Aurell's overall method is to make a generalization about some aspect of knightly behavior, then give examples from a broad range of literary and historical sources to illustrate the point. No distinction is drawn between sources intended to be read as factual and those (like Arthurian stories) written as fiction. Aurell does however note well along (240) that most fictional stories had an explicitly moral tone and were intended to influence behavior. This approach, a generalization followed by medieval examples, makes for a lively text, but it is not particularly analytical--that is, he makes little effort to address the question of what issues particularly concerned medieval authors, or how they chose which traits to emphasize. The twelfth and thirteenth centuries are treated as a single unit, with scarcely any sense of change or development over the period. The early eleventh century, when knights first appeared in France, is curiously absent, although Aurell makes intermittent excursions into the fourteenth century. As there is little distinction between centuries, there is even less between places. Descriptions of a typical palace and its furniture, for example, treat together examples from Spain, France, England, and Italy, taken indiscriminately from epic poetry, the lais of Marie de France, a treatise on etiquette, and a Franciscan's memoirs (106-107).

A topic to which Aurell keeps returning is that of the troubadours or jongleurs. Like too many other scholars, most notably Georges Duby, he treats the admiration of noble women from afar, as found in troubadour poems from southern France, as explicable by a paradigm of vassal knights serving in the courts of older, more powerful married men, as typically found in northern France (149-150, 335). This admiration he unproblematically calls courtly love, without reference to the convincing argument of Fredric Cheyette that southern noblewomen might be treated as powerful and in command because they were powerful and in command (Ermengard of Narbonne, 2001, in Aurell's bibliography in the French edition).

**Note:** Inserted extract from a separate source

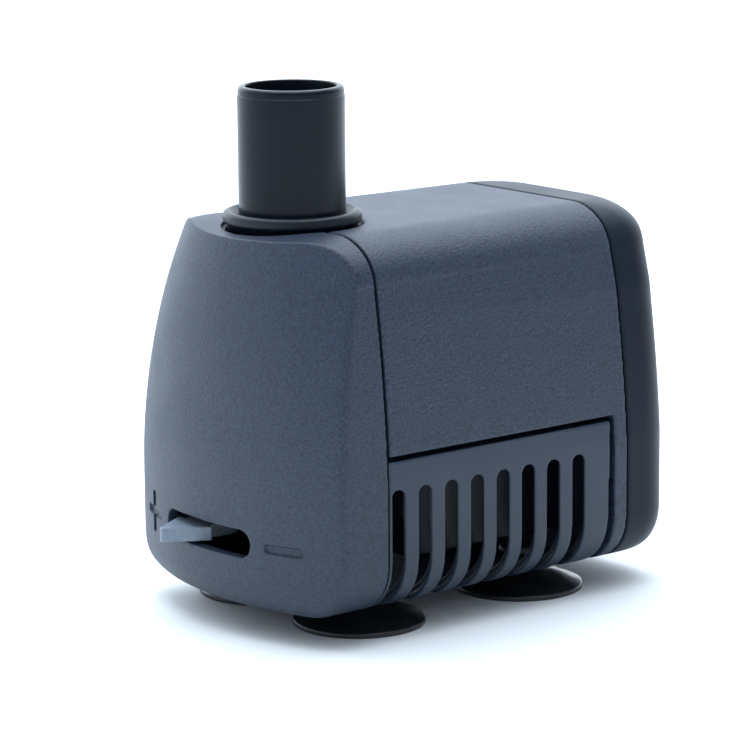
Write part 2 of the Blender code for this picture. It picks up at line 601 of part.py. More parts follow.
def flow_regulator():
    """The gate across the chamber's eye, the arm that reaches the slot, and the pointed tab outside it."""
    window = circle(EYE_RADIUS + 0.2, 0, AXIS_Z)
    gate = plate("flow_regulator", [rounded(-18.5, GATE_LOW, 9.0, GATE_HIGH, 0.8, points=2), window],
                 GATE_BACK - GATE_THICK, GATE_BACK, material="regulator_grey")
    low, high = TAB_Z - TAB_THICK / 2, TAB_Z + TAB_THICK / 2
    leg_x = (-8.2, -4.6)
    block = box("leg_root", (leg_x[0], -27.8, GATE_LOW + 1.2), (leg_x[1], GATE_BACK - 0.4, GATE_LOW + 3.6))
    leg = box("leg", (leg_x[0] + 0.01, -27.79, low + 0.01), (leg_x[1] - 0.01, -26.4, GATE_LOW + 3.5))
    arm = box("arm", (TAB_X - 2.9, TAB_BASE_Y - 0.5, low + 0.02), (TAB_X + 2.9, -26.5, high - 0.02))
    blunt = 0.55
    right = [(TAB_HALF, TAB_BASE_Y), (blunt, TAB_TIP_Y + 0.35), (blunt / 2, TAB_TIP_Y)]
    outline = [(TAB_X - u, y) for u, y in right] + [(TAB_X + u, y) for u, y in reversed(right)]
    tab = plate("tab", [outline], low, high, axis="Z")
    return join(gate, join(block, leg), join(arm, tab))


# ---------------------------------------------------------------- rotor


def impeller():
    """Straight radial vanes, because a synchronous rotor may start either way round."""
    hub = turned("impeller", [(3.6, IMPELLER_BACK), (3.6, -12.6), (3.0, -13.2), (3.0, IMPELLER_FRONT + 0.4),
                              (2.6, IMPELLER_FRONT), (ROTOR_BORE, IMPELLER_FRONT), (ROTOR_BORE, IMPELLER_BACK)],
                 "impeller_white", ring=True, place=(0, 0, AXIS_Z), axis="Y", steps=32)
    for i in range(VANES):
        vane = box(f"vane_{i}", (-0.55, IMPELLER_FRONT + 0.8, 2.2), (0.55, IMPELLER_BACK - 0.2, IMPELLER_RADIUS))
        turn = Matrix.Rotation(2 * math.pi * i / VANES, 4, "Y")
        vane.data.transform(Matrix.Translation((0, 0, AXIS_Z * MM)) @ turn)
        join(hub, vane)
    disc = turned("impeller_disc", [(IMPELLER_RADIUS - 1.2, IMPELLER_BACK - 0.1), (IMPELLER_RADIUS - 1.2, -12.3),
                                    (2.5, -12.3), (2.5, IMPELLER_BACK - 0.1)], ring=True,
                  place=(0, 0, AXIS_Z), axis="Y", steps=40)
    return join(hub, disc)


def ring_on_axis(name, outer, inner, start, end, material, steps=32):
    return turned(name, [(outer, end), (outer, start), (inner, start), (inner, end)], material, ring=True,
                  place=(0, 0, AXIS_Z), axis="Y", steps=steps)


def rotor_parts():
    magnet = ring_on_axis("rotor_magnet", MAGNET_RADIUS, MAGNET_BORE, MAGNET_START, MAGNET_END, "ferrite", 40)
    core = turned("rotor_core", [(3.0, 16.3), (3.0, -0.4), (4.6, -0.4), (4.6, -2.2), (3.0, -3.0), (3.0, -10.8),
                                 (ROTOR_BORE, -10.8), (ROTOR_BORE, 16.3)],
                  "impeller_white", ring=True, place=(0, 0, AXIS_Z), axis="Y", steps=32)
    return [impeller(), magnet, core]


def shaft_parts():
    rod("rotor_shaft", SHAFT_RADIUS, -22.4, 19.2, "ceramic_white", segments=24)
    ring_on_axis("front_thrust_washer", 2.3, 1.4, -20.2 + 0.05, -19.7, "ceramic_white", 24)
    ring_on_axis("front_bush", 2.25, 1.4, -22.4, -20.5, "seal_rubber", 24)
    ring_on_axis("rear_bush", 2.25, 1.4, 17.2, 19.3, "seal_rubber", 24)
    ring_on_axis("rear_thrust_washer", 2.3, 1.4, 16.55, 16.95, "ceramic_white", 24)


# ---------------------------------------------------------------- stator


def stator_core():
    """An upturned U of laminations: two legs down past the coils to concave poles beside the rotor well."""
    reach = math.asin(LEG_INNER / POLE_RADIUS)
    arc = [math.pi - reach - (math.pi - 2 * reach) * i / 12 for i in range(13)]
    right = [(POLE_RADIUS * math.sin(t), AXIS_Z + POLE_RADIUS * -math.cos(t)) for t in reversed(arc)]
    leg_low = right[0][1]
    loop = [(LEG_OUTER, leg_low), (LEG_OUTER, YOKE_HIGH), (-LEG_OUTER, YOKE_HIGH), (-LEG_OUTER, leg_low)]
    loop += [(-x, z) for x, z in right]
    loop += [(-LEG_INNER, YOKE_LOW), (LEG_INNER, YOKE_LOW), *reversed(right)]
    return plate("stator_core", [loop], STACK_START, STACK_END, material="core_steel")


def coil(side, name):
    """A bobbin on one leg of the core, and the winding on it."""
    inner_x, outer_x = sorted((side * LEG_INNER, side * LEG_OUTER))
    hole = (inner_x - GAP, STACK_START - GAP, outer_x + GAP, STACK_END + GAP)
    tube = (hole[0] - BOBBIN_WALL, hole[1] - BOBBIN_WALL, hole[2] + BOBBIN_WALL, hole[3] + BOBBIN_WALL)
    reach = WINDING + 0.3
    flange = (tube[0] - reach, tube[1] - reach, tube[2] + reach, tube[3] + reach)
    bobbin = plate(f"coil_bobbin_{name}", [rounded(*flange, 2.0, 3)], COIL_LOW, COIL_HIGH, axis="Z",
                   material="bobbin_white")
    outside = [value + grow for value, grow in zip(flange, (-2, -2, 2, 2))]
    spool = plate(f"spool_{name}", [rounded(*outside, 2.0, 3), rounded(*tube, 0.6, 1)],
                  COIL_LOW + 0.9, COIL_HIGH - 0.9, axis="Z")
    leg_hole = box(f"leg_hole_{name}", (hole[0], hole[1], COIL_LOW - 5), (hole[2], hole[3], COIL_HIGH + 5))
    cut(bobbin, spool, leg_hole)
    inside = [value + grow for value, grow in zip(tube, (-0.2, -0.2, 0.2, 0.2))]
    outside = [value + grow for value, grow in zip(tube, (-WINDING, -WINDING, WINDING, WINDING))]
    plate(f"coil_winding_{name}", [rounded(*outside, 2.6, 4), rounded(*inside, 0.6, 1)],
          COIL_LOW + 1.2, COIL_HIGH - 1.2, axis="Z", material="copper_wire")


def coil_link_wire():
    """The wire that joins the two coils in series, across the gap behind the yoke."""
    curve = bpy.data.curves.new("coil_link_wire", "CURVE")
    curve.dimensions, curve.bevel_depth, curve.bevel_resolution, curve.use_fill_caps = "3D", 0.4 * MM, 2, True
    spline = curve.splines.new("POLY")
    y, z, reach, rise = STACK_END + 6.6, 44.8, 9.0, 3.4
    turns = [math.pi * i / 12 for i in range(13)]
    spline.points.add(len(turns) - 1)
    for point, turn in zip(spline.points, turns):
        point.co = (-reach * math.cos(turn) * MM, y * MM, (z + rise * math.sin(turn)) * MM, 1)
    return keep_curve(curve)


def keep_curve(curve):
    obj = bpy.data.objects.new(curve.name, curve)
    curve.materials.append(MATERIALS["copper_wire"])
    PARTS.objects.link(obj)
    return obj


def potting_resin():
    """The poured layer that closes the motor bay behind the coils."""
    resin = keep_only(body_form("potting_resin", inset=2.35, material="resin_black"),
                      slab("resin_span", 23.9, 25.9, HOUSING_LOW + 2.4, 70))
    low = box("resin_keel", (-KEEL_HALF + 2.15, 23.91, KEEL_LOW + 2.15),
              (KEEL_HALF - 2.15, 25.89, HOUSING_LOW + 3.4))
    return join(resin, low)


# ---------------------------------------------------------------- feet and gland


def suction_cup(name, x, y):
    top = [(0, 7.2), (2.2, 7.0), (3.1, 6.4), (3.1, 5.65), (2.25, 5.65), (2.25, 3.7), (3.4, 3.6), (3.5, 3.2)]
    skirt = [(6.0, 2.3), (CUP_RADIUS - 0.5, 0.85), (CUP_RADIUS, 0.45), (CUP_RADIUS, 0), (8.9, 0)]
    hollow = [(7.0, 0.9), (4.0, 1.7), (0, 2.1)]
    return turned(name, top + skirt + hollow, "cup_rubber", place=(x, y, 0), steps=24)


def cable_gland():
    """The lead's rubber gland, in a recess in the rear cap."""
    face = REAR_Y - 0.2
    head = [(2.9, face), (GLAND_RADIUS - 0.4, face - 0.2), (GLAND_RADIUS, face - 0.6), (GLAND_RADIUS, face - 1.0)]
    stem = [(3.2, face - 1.0), (3.2, REAR_Y - 5.4), (4.0, REAR_Y - 5.4), (4.0, REAR_Y - 6.4), (2.6, REAR_Y - 6.8)]
    return turned("cable_gland", head + stem, "seal_rubber", ring=True, place=(0, 0, GLAND_Z), axis="Y", steps=24)


def main():
    motor_housing()
    rear_cap()
    intake_grille()
    pump_chamber()
    chamber_seal()
    outlet_nozzle()
    nozzle_o_ring()
    shaft_parts()
    stator_core()
    coil(-1, "left")
    coil(1, "right")
    coil_link_wire()
    potting_resin()
    cable_gland()
    for end, y in (("front", CUP_FRONT_Y), ("rear", CUP_REAR_Y)):
        suction_cup(f"suction_cup_{end}_left", -CUP_X, y)
        suction_cup(f"suction_cup_{end}_right", CUP_X, y)
    pivot("front_cover_pull", (0, FRONT_SEAM_Y, AXIS_Z), front_cover())
    pivot("regulator_slide", (TAB_X, TAB_BASE_Y, SLOT_Z), flow_regulator())
    pivot("rotor_axis", (0, 0, AXIS_Z), *rotor_parts())


main()
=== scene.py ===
"""Small submersible pump on suction cups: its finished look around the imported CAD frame.

Sizes are in millimetres until a mesh is made, and metres after that. The big mouldings are rebuilt here from
the same form as the CAD, finer and with every edge rounded.
"""

import json
import math

import bmesh
import bpy
from mathutils import Matrix, Vector

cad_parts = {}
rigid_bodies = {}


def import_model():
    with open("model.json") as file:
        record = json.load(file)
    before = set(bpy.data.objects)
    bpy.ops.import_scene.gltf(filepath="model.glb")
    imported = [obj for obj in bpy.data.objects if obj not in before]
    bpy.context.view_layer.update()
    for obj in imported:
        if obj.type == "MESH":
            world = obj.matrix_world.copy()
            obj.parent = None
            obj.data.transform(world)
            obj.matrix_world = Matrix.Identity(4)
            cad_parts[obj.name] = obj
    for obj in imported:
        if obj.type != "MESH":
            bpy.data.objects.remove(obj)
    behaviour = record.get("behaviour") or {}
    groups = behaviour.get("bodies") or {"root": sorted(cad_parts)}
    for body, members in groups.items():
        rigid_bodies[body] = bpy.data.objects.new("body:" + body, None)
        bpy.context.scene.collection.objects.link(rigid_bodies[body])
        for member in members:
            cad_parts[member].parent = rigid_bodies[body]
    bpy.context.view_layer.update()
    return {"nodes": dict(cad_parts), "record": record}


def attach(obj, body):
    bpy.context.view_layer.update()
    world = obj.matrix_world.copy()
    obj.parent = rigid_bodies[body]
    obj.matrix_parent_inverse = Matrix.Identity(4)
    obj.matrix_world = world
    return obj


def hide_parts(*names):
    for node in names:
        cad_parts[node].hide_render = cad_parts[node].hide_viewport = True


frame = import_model()
MM = 0.001

# The body
BODY_BOTTOM, BODY_TOP = 4.0, 59.5
BODY_HALF_WIDTH = 25.0
SIDE_LEAN_FROM = 24.0  # above this the side walls lean in
SIDE_LEAN, SIDE_BOW = 0.036, 0.0022
SHOULDER_Z, FLAT_TOP_HALF = 52.5, 13.5  # the rounded shoulder, and where the flat top starts
SIDE_FOOT_RADIUS, FRONT_FOOT_RADIUS, REAR_FOOT_RADIUS = 8.0, 4.5, 1.8
REAR_TOP_RADIUS = 5.0
FRONT_Y, REAR_Y = -34.75, 38.6
FRONT_CORNER_RADIUS, SHOULDER_CORNER_RADIUS, REAR_CORNER_RADIUS = 2.0, 0.9, 6.8
FRONT_LEAN_FROM, FRONT_LEAN, FRONT_LEAN_POWER = 18.0, 5.0, 2.2
FRONT_RADIUS, FRONT_TOP_RADIUS, FRONT_TURN_FROM, FRONT_TURN_POWER = 48.0, 28.0, 22.0, 1.6
CRISP_FROM, CRISP_AT = 43.0, 53.0  # between these the front corner turns from round to crisp
FRONT_DROP, DROP_START_Y, DROP_START_Z = 0.9, -21.0, 46.0  # the top slopes down to the front edge
FRONT_SEAM_Y, REAR_SEAM_Y = -19.35, 28.0
REAR_TAPER, SHOULDER_TAPER = 0.6, 0.9  # how much narrower the body is at the rear, and its shoulders
TAPER_SPAN, SHOULDER_TAPER_SPAN = (24.0, 44.0), (47.0, 55.0)  # the heights over which it does so
WALL, STRAINER_WALL = 1.8, 1.3
GAP, SEAM_GAP = 0.3, 0.6  # between neighbouring mouldings, and the wider one behind the front cover

# The outlet
OUTLET_Y = -17.15
TUBE_RADIUS, TUBE_BORE, TUBE_THROAT = 8.0, 6.8, 6.1
TUBE_TOP, TUBE_FOOT, THROAT_Z = 79.95, 55.6, 75.0
NECK_RADIUS, NECK_BORE = 9.7, 8.35
COLLAR_RADIUS, COLLAR_LOW, COLLAR_HIGH = 10.4, 59.65, 61.45
RECESS_RADIUS, RECESS_DEPTH = 10.6, 0.9

# The wet end, all about the rotor's axis
AXIS_Z = 30.0
CHAMBER_RADIUS, CHAMBER_BORE = 13.3, 11.8
CHAMBER_FRONT, CHAMBER_BACK = -23.4, -7.4
EYE_RADIUS, BUSH_HOLDER_RADIUS, BUSH_BORE = 6.2, 3.2, 2.5
BULKHEAD_Y, BULKHEAD_THICK = -7.1, 2.0
SPIGOT_Y, SPIGOT_RADIUS = -10.6, 11.0
WELL_RADIUS, WELL_BORE, WELL_END = 8.5, 7.3, 21.0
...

In general, the role of women in aristocratic culture is not well served here. A section on women as readers and writers is tucked away at the end of a chapter entitled "Knighthood and Literary Creation," which is primarily a series of plot summaries of medieval romances. Women are said to be especially concerned with cleanliness (107) and to be the principal readers of psalters (197). Indeed, increased male interest in religious issues is described as "feminization" (226). A section on shame and immodesty begins with women, even though the rest of the chapter is about men (296). But it is encouraging that Aurell treats female literacy among the laity as normal, at least for those in the upper echelons of society, rather than assuming female ignorance.

Organized religion is also poorly served. The church is primarily depicted as a source of the learning that was taught to lettered knights, but the intense efforts to find a purer, more apostolic form of life in the twelfth and thirteenth centuries does not appear. Instead, knights are depicted as becoming less concerned with monasticism in the thirteenth century, which may be true, but only because monks were outcompeted as exemplars of holiness by the friars. There is little indication of the struggles that both warriors and clerical theologians went through in trying to reconcile knightly violence with Christianity or to channel this violence into acceptable venues. Instead Aurell suggests that churchmen simply opposed sin and bloodshed. They hoped instead, he indicates, for a classless society, a curious statement given the extent to which the concept of hierarchy was built into Christian cosmology, made even more curious by the suggestion that Dante would seem "an enlightened spirit" by modern standards (386).

Aurell appears to have written for an educated French audience who are not medievalists. There is really no English-language equivalent for this type of book, somewhere between a popular survey and a scholarly work. This has aspects of both. The book is footnoted throughout, pauses periodically for brief historiographic discussions, and has a very extensive bibliography of both primary and secondary sources. Anglophone as well as modern French authors are very well represented, along with a smattering of Germans, Italians, and Spaniards. And yet the book often stops to give an introductory overview of such topics as the effort that went into knightly training (39), certainly already well known to any medievalist picking up a book on aristocratic literacy.

One comes away with the feeling that the work might read better in French than in English. Perhaps a close translation is not always to be desired. Although the English is technically correct, one often wishes for a different word. The following examples are all from p. 1. A knight is described as in danger of being "expropriated," when what is meant is having his property seized. A later addition to a manuscript is called a "belated" addition. A knight's sense of superiority to royal officials is labeled a "philistine attitude." Knights and clerics are said to have "a certain synergy between their respective existences... despite the apparent discordance between their respective statuses." And it is difficult to interpret the meaning of "the sprout demography of lineages" (391). In addition, the French scholarly tendency to describe the previously accepted view of matters in apparent agreement, before presenting a quite different argument, reads in English like self-contradiction. For example, Aurell describes at some length a supposed gulf between literate clerics and illiterate knights before abruptly turning to knightly literacy (13-28).

Overall this book will serve as a useful corrective for anyone who still thinks of high medieval knights as illiterate and uncivilized (violent, yes, coarse and crude, no). Most medievalists will find little in the arguments that is new. Yet Aurell does provides a wealth of anecdotes from medieval sources, many of which may be unfamiliar and worth pursuing.